Now we face a dilemma. On the one hand, we want to ping as often as possible in order to keep the operator gateway from considering our VPN tunnel to be idle. On the other hand, we want to ping the least possible number of times, as each received ping packet wakes up our mobile device. If the mobile data connection is idle, our device turns off the radio, which results in a substantial improvement of battery life. However, if the server pings every few seconds, then the mobile data connection is never turned off and the battery drains.
We have seen mobile networks, where ping 120 on the server, i.e., one ping packet every two minutes, perfectly keeps a VPN tunnel functional. But we have also seen mobile networks, where even ping 30, i.e., one ping packet every 30 seconds, is not enough. On one of these networks we had to use ping 10, i.e., one ping packet every 10 seconds.
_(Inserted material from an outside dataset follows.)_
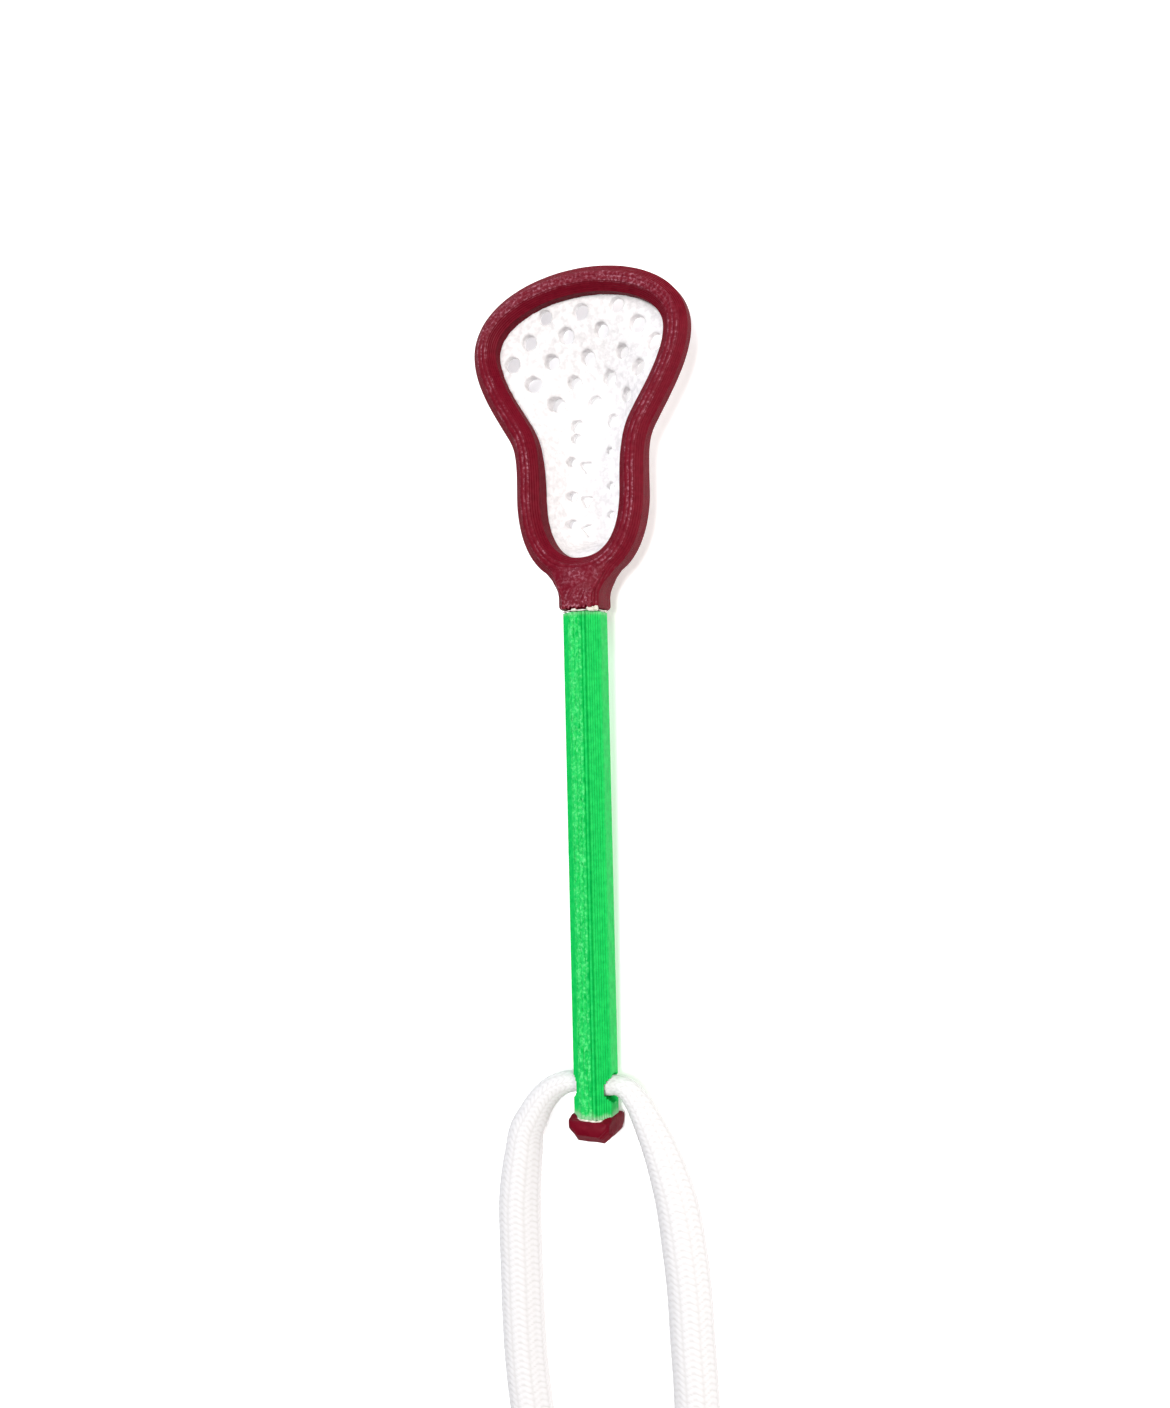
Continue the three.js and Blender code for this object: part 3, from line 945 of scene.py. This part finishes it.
def mapRange(tree, value, low, high, start=0.0, end=1.0):
    node = addNode(tree, "ShaderNodeMapRange", interpolation_type="SMOOTHSTEP")
    for socket, number in zip(node.inputs[1:5], (low, high, start, end)):
        socket.default_value = number
    tree.links.new(value, node.inputs[0])
    return node.outputs[0]


def mixColour(tree, factor, first, second):
    node = addNode(tree, "ShaderNodeMix", data_type="RGBA")
    tree.links.new(factor, node.inputs[0])
    for socket, value in ((node.inputs[6], first), (node.inputs[7], second)):
        if isinstance(value, tuple):
            socket.default_value = value
        else:
            tree.links.new(value, socket)
    return node.outputs[2]


hazeColour = (0.52, 0.60, 0.50, 1)  # glue bloom
finishes = {
    "maroonPrint": {
        "colour": (0.17, 0.003, 0.014, 1),
        "frostAndHighlight": (0.50, 0.20, 0.26, 1),  # colour of the scuffs and painted highlights
        "frostAndHighlightAmount": 0.8,
        "gloss": 0.45,
        "bump": 0.45,
        "layers": 0,  # fine layer lines to a metre, none where the mesh itself has them
        "scatter": 0.0,
    },
    "greenPrint": {
        "colour": (0.010, 0.60, 0.11, 1),
        "frostAndHighlight": (0.20, 0.88, 0.33, 1),
        "frostAndHighlightAmount": 0.5,
        "gloss": 0.40,
        "bump": 0.45,
        "layers": 0,
        "scatter": 0.0,
    },
    "whitePrint": {
        "colour": (0.93, 0.915, 0.92, 1),
        "frostAndHighlight": (0.95, 0.95, 0.95, 1),
        "frostAndHighlightAmount": 0.2,
        "gloss": 0.5,
        "bump": 0.4,
        "layers": 5000,
        "scatter": 0.8,
    },
}


# Node group: colour, roughness and height of printed plastic, frosted with specks on its front, which are
# partly painted highlights and fall only on faces pointing up.
def printedSurface():
    group = bpy.data.node_groups.new("printedSurface", "ShaderNodeTree")
    for name in ("Colour", "Frost And Highlight"):
        group.interface.new_socket(name, in_out="INPUT", socket_type="NodeSocketColor")
    for name in ("Frost And Highlight Amount", "Haze", "Gloss", "Layer"):
        group.interface.new_socket(name, in_out="INPUT", socket_type="NodeSocketFloat")
    group.interface.new_socket("Colour", in_out="OUTPUT", socket_type="NodeSocketColor")
    for name in ("Roughness", "Height"):
        group.interface.new_socket(name, in_out="OUTPUT", socket_type="NodeSocketFloat")
    inputs = group.nodes.new("NodeGroupInput")
    outputs = group.nodes.new("NodeGroupOutput")
    place = group.nodes.new("ShaderNodeTexCoord")
    level = addNode(group, "ShaderNodeMapping", vector_type="POINT")
    level.inputs["Rotation"].default_value = (-lie["pitch"], 0, 0)
    group.links.new(place.outputs["Object"], level.inputs["Vector"])

    def noiseOf(scale, detail, roughness=0.5, stretch=None):
        node = addNode(group, "ShaderNodeTexNoise", Scale=scale, Detail=detail, Roughness=roughness)
        source = level.outputs[0]
        if stretch:
            squash = addNode(group, "ShaderNodeMapping")
            squash.inputs["Scale"].default_value = stretch
            group.links.new(source, squash.inputs["Vector"])
            source = squash.outputs[0]
        group.links.new(source, node.inputs["Vector"])
        return node.outputs["Factor" if "Factor" in node.outputs else "Fac"]

    apart = group.nodes.new("ShaderNodeSeparateXYZ")
    group.links.new(level.outputs[0], apart.inputs[0])
    facing = group.nodes.new("ShaderNodeSeparateXYZ")
    group.links.new(place.outputs["Normal"], facing.inputs[0])
    front = mapRange(group, facing.outputs["Z"], 0.86, 0.985)
    cloud = noiseOf(1500, 4, 0.6)
    tint = mapRange(group, cloud, 0.3, 0.7, 0.0, 1.0)
    dark = addNode(group, "ShaderNodeHueSaturation", Saturation=1.05, Value=0.8)
    group.links.new(inputs.outputs["Colour"], dark.inputs["Color"])
    base = mixColour(group, tint, dark.outputs[0], inputs.outputs["Colour"])
    speck = mapRange(group, noiseOf(3000, 2, 0.6), 0.45, 0.66, 0.12, 1.0)
    # Painted highlight in part: the frost specks are laid only on faces that point up.
    facingUp = mapRange(group, facing.outputs["Z"], 0.5, 0.8)
    frostAndHighlightShare = mathNode(group, "MULTIPLY", speck, facingUp)
    frostAndHighlightShare = mathNode(group, "MULTIPLY", frostAndHighlightShare, inputs.outputs["Frost And Highlight Amount"], clamp=True)
    scuffedAndHighlighted = mixColour(group, frostAndHighlightShare, base, inputs.outputs["Frost And Highlight"])
    bloom = mapRange(group, noiseOf(2200, 3, 0.6), 0.3, 0.6, 0.4, 1.0)
    hazed = mathNode(group, "MULTIPLY", bloom, inputs.outputs["Haze"], clamp=True)
    group.links.new(mixColour(group, hazed, scuffedAndHighlighted, hazeColour), outputs.inputs["Colour"])
    streak = noiseOf(1500, 2, 0.5, (0.25, 0.25, 2.5))
    rough = mathNode(group, "ADD", mapRange(group, streak, 0.3, 0.7, -0.06, 0.06), inputs.outputs["Gloss"])
    rough = mathNode(group, "ADD", rough, mathNode(group, "MULTIPLY", front, 0.12))
    group.links.new(rough, outputs.inputs["Roughness"])
    turns = mathNode(group, "MULTIPLY", apart.outputs["Z"], inputs.outputs["Layer"])
    wave = mathNode(group, "SINE", mathNode(group, "MULTIPLY", turns, math.pi), 0)
    ridge = mathNode(group, "ABSOLUTE", wave, 0)
    side = mathNode(group, "SUBTRACT", 1, front)
    ridge = mathNode(group, "MULTIPLY", ridge, side)
    grain = mathNode(group, "MULTIPLY", noiseOf(5200, 3, 0.6), 0.35)
    height = mathNode(group, "ADD", ridge, mathNode(group, "ADD", grain, frostAndHighlightShare))
    group.links.new(height, outputs.inputs["Height"])
    return group


def printedPlastic(name):
    finish = finishes[name]
    material, tree, shader = newMaterial(name)
    node = tree.nodes.new("ShaderNodeGroup")
    node.node_tree = printGroup
    node.inputs["Colour"].default_value = finish["colour"]
    node.inputs["Frost And Highlight"].default_value = finish["frostAndHighlight"]
    node.inputs["Gloss"].default_value = finish["gloss"]
    node.inputs["Layer"].default_value = finish["layers"]
    wearAndPaintedLight = addNode(tree, "ShaderNodeAttribute", attribute_name="frostAndHighlight")
    frostAndHighlightShare = mathNode(tree, "MULTIPLY", wearAndPaintedLight.outputs["Fac"], finish["frostAndHighlightAmount"])
    tree.links.new(frostAndHighlightShare, node.inputs["Frost And Highlight Amount"])
    bloom = addNode(tree, "ShaderNodeAttribute", attribute_name="haze")
    tree.links.new(bloom.outputs["Fac"], node.inputs["Haze"])
    tree.links.new(node.outputs["Colour"], shader.inputs["Base Color"])
    tree.links.new(node.outputs["Roughness"], shader.inputs["Roughness"])
    relief = addNode(tree, "ShaderNodeBump", Strength=finish["bump"], Distance=0.00003)
    tree.links.new(node.outputs["Height"], relief.inputs["Height"])
    tree.links.new(relief.outputs[0], shader.inputs["Normal"])
    shader.inputs["Subsurface Weight"].default_value = finish["scatter"]
    shader.inputs["Subsurface Radius"].default_value = (0.001, 0.001, 0.001)
    shader.inputs["Subsurface Scale"].default_value = 1.0
    shader.inputs["Specular IOR Level"].default_value = 0.1
    return material


def knittedCotton():
    material, tree, shader = newMaterial("knittedCotton")
    stitch = addNode(tree, "ShaderNodeAttribute", attribute_name="stitch")
    # Painted shade: the gaps between stitches get the greyer colour, the raised stitches the lighter one.
    wearAndPaintedLight = mapRange(tree, stitch.outputs["Fac"], 0.25, 0.9)
    shade = mixColour(tree, wearAndPaintedLight, (0.68, 0.665, 0.66, 1), (0.81, 0.80, 0.81, 1))
    tree.links.new(shade, shader.inputs["Base Color"])
    place = tree.nodes.new("ShaderNodeTexCoord")
    fibre = addNode(tree, "ShaderNodeTexNoise", Scale=5200, Detail=3)
    tree.links.new(place.outputs["Object"], fibre.inputs["Vector"])
    relief = addNode(tree, "ShaderNodeBump", Strength=0.4, Distance=0.00004)
    tree.links.new(fibre.outputs[0], relief.inputs["Height"])
    tree.links.new(relief.outputs[0], shader.inputs["Normal"])
    shader.inputs["Roughness"].default_value = 0.85
    shader.inputs["Specular IOR Level"].default_value = 0.2
    shader.inputs["Sheen Weight"].default_value = 0.2
    return material


def driedGlue():
    material, tree, shader = newMaterial("driedGlue")
    place = tree.nodes.new("ShaderNodeTexCoord")
    bloom = addNode(tree, "ShaderNodeTexNoise", Scale=2600, Detail=3)
    tree.links.new(place.outputs["Object"], bloom.inputs["Vector"])
    cloud = mapRange(tree, bloom.outputs[0], 0.35, 0.65)
    shade = mixColour(tree, cloud, (0.60, 0.56, 0.46, 1), (0.84, 0.82, 0.74, 1))
    tree.links.new(shade, shader.inputs["Base Color"])
    tree.links.new(mapRange(tree, bloom.outputs[0], 0.3, 0.7, 0.25, 0.55), shader.inputs["Roughness"])
    return material


printGroup = printedSurface()
maroon = printedPlastic("maroonPrint")
green = printedPlastic("greenPrint")
white = printedPlastic("whitePrint")
cotton = knittedCotton()

headPiece = makeHead()
dress(headPiece, maroon, "maroon_plastic", "head_frame")
print("head frame made")
shaftPiece = makeShaft()
dress(shaftPiece, green, "green_plastic", "shaft")
print("shaft made")
capPiece = makeCap()
dress(capPiece, maroon, "maroon_plastic", "butt_cap")
print("butt cap made")
pocketPiece = makePocket()
dress(pocketPiece, white, "white_plastic", "mesh_pocket")
print("mesh pocket made")
glueMaterial = driedGlue()
throatGluePiece = makeThroatGlue()
dress(throatGluePiece, glueMaterial, "glue", "throat_glue")
capGluePiece = makeCapGlue()
dress(capGluePiece, glueMaterial, "glue", "cap_glue")
print("glue made")
knotPiece = makeKnot()
dress(knotPiece, cotton, "cord", "cord_knot")
dress(rightCord, cotton, "cord", "cord_right_leg", "cord_bight")
dress(leftCord, cotton, "cord", "cord_left_leg")
print("knot made")


def metres(points):
    return [tuple(p * millimetre) for p in points]


def lengthOf(line):
    return sum((b - a).length for a, b in zip(line, line[1:])) * millimetre


lengthOf(rightLine)
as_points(metres(rightLine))
lengthOf(leftLine)
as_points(metres(leftLine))


studio = {
    "floorSize": 1.6,
    "floorColour": (0.93, 0.93, 0.93, 1),
    "glow": 0.36,  # the floor's own light keeps its shadows faint
    "ambient": 0.14,
    "lights": (  # name, place, size, power and colour
        ("frontLight", (0.08, 0.0, 0.60), 0.18, 3.1, (1.0, 1.0, 1.0)),
        ("rightLight", (0.38, 0.10, 0.35), 0.13, 0.95, (1.0, 0.92, 0.85)),
        ("leftLight", (-0.30, 0.38, 0.26), 0.12, 0.8, (0.82, 0.87, 1.0)),
    ),
}


def makeFloor():
    bm = bmesh.new()
    bmesh.ops.create_grid(bm, x_segments=1, y_segments=1, size=studio["floorSize"] / 2)
    mesh = bpy.data.meshes.new("floor")
    bm.to_mesh(mesh)
    bm.free()
    floor = bpy.data.objects.new("floor", mesh)
    bpy.context.scene.collection.objects.link(floor)
    material, tree, shader = newMaterial("paleFloor")
    shader.inputs["Base Color"].default_value = studio["floorColour"]
    shader.inputs["Roughness"].default_value = 0.9
    shader.inputs["Emission Color"].default_value = (1, 1, 1, 1)
    shader.inputs["Emission Strength"].default_value = studio["glow"]
    mesh.materials.append(material)


def softLight(name, spot, size, power, colour):
    data = bpy.data.lights.new(name, "AREA")
    data.shape = "DISK"
    data.size = size
    data.energy = power
    data.color = colour
    light = bpy.data.objects.new(name, data)
    light.location = spot
    light.rotation_euler = (-Vector(spot)).to_track_quat("-Z", "Y").to_euler()
    bpy.context.scene.collection.objects.link(light)


def makeStudio():
    world = bpy.data.worlds.new("studio")
    world.use_nodes = True
    world.node_tree.nodes["Background"].inputs[0].default_value = (1, 1, 1, 1)
    world.node_tree.nodes["Background"].inputs[1].default_value = studio["ambient"]
    bpy.context.scene.world = world
    for light in studio["lights"]:
        softLight(*light)
    bpy.context.scene.view_settings.view_transform = "Standard"


makeFloor()
makeStudio()
print("floor and lights made")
On most phones this kept the radio constantly active and resulted in a battery life of only 5 hours.
Ultimately, configuring this option is a compromise. Suppose a scenario where most of your users are on a network in which ping 120 works. But there are also other users for whom one ping packet every two minutes is not enough. In this case it may be wiser to ask the latter users to accept that their VPN tunnel may break down when they do not use it. They can always push the Reconnect button on the status screen to reconnect and thus fix the hanging VPN tunnel without having to enter their credentials again.
Note that the same problem applies to devices that are connected to Wi-Fi networks. Wi-Fi routers are NAT-enabled firewalls, just like operator gateways. However, for Wi-Fi networks, ping 120 typically seems to work. Also, a Wi-Fi connection seems to be more benign in terms of battery use than a mobile 3G or LTE data connection.
So, if ping 120 does not work for some of your users when they are connected to the Internet via a mobile data connection, asking them to establish the VPN tunnel only via Wi-Fi may be another option to address this issue.